People For the American Way

Unprecedented GOP Obstruction Leading to Senate Showdown

Senate Majority Leader Harry Reid today moved to end Republican filibusters of seven of President Obama’s nominees to fill executive branch positions, including nominees for some of the agencies most despised by the GOP:  Richard Cordray to head the Consumer Financial Protection Bureau, Tom Perez for Secretary of Labor, Gina McCarthy to head the EPA and three nominees to the National Labor Relations Board.

The move presents an ultimatum for Senate Republicans: end their senseless obstruction or force Reid to change Senate rules to eliminate nominations filibusters.

In a memo this week, we laid out the statistics behind the GOP’s unprecedented obstruction of President Obama’s executive branch nominees. We found that if Republicans keep on obstructing Obama’s nominees at the current rate, they will have filibustered more executive branch nominees under Obama than under all previous presidents combined.

The Senate has had filibuster showdowns before – most notably in 2005, when a bipartisan group of senators agreed to let several extreme George W. Bush judicial nominees go through, including a number of the judges who now make up the influential D.C. Circuit's extraordinarily right-wing majority.

It was a compromise that left progressives cringing, but let Senate business move forward. But now Senate Republicans are acting like they’ve never heard the word “compromise.” According to Politico, Reid had some strong words on the situation:

In a closed-door caucus meeting Thursday, Reid began by apologizing to his colleagues for cutting bipartisan deals to avert the nuclear option, including at the beginning of this year.

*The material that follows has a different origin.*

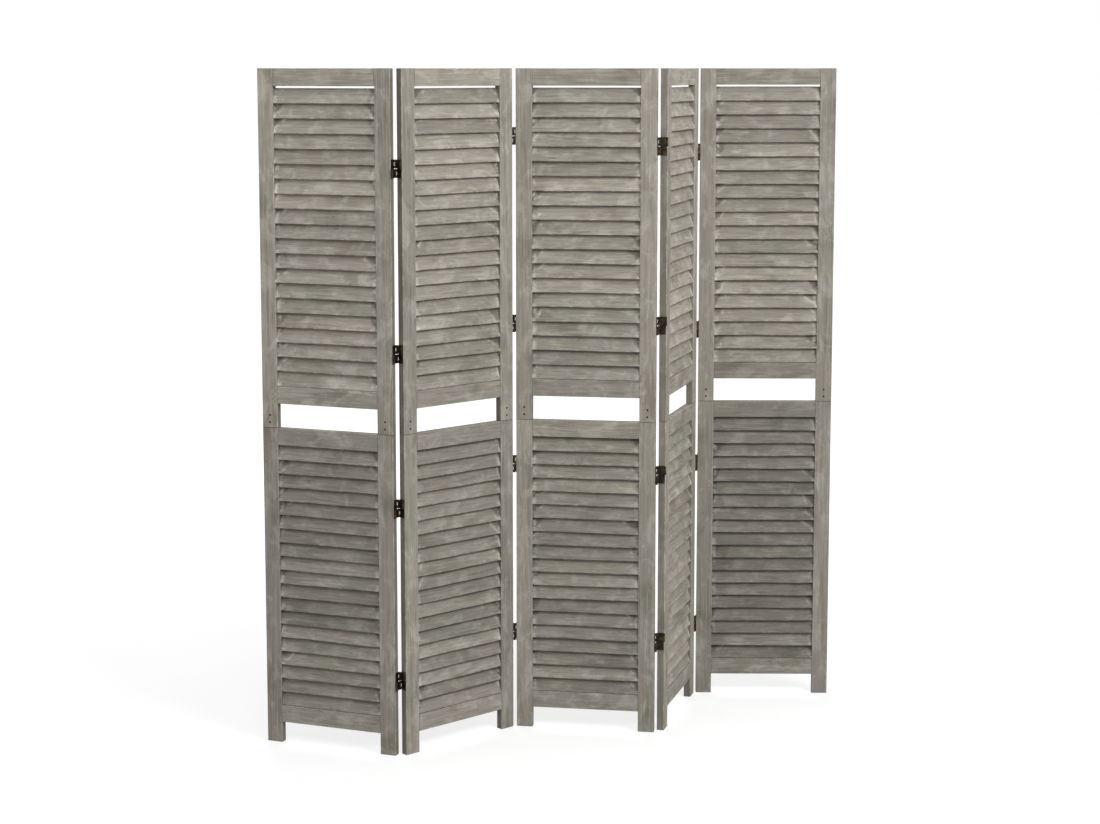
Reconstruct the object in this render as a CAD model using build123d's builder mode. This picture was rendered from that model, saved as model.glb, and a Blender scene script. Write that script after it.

And the Nevada Democrat complained that he allowed votes on scores of conservative nominees under former President George W. Bush after a bipartisan coalition headed off the nuclear option in 2005. But Reid said it had been the right thing to do because Bush had won a second term in the White House.

Now, Reid argued, times have changed.

“I ate sh— on some of those nominees,” Reid told his colleagues, according to sources who were present.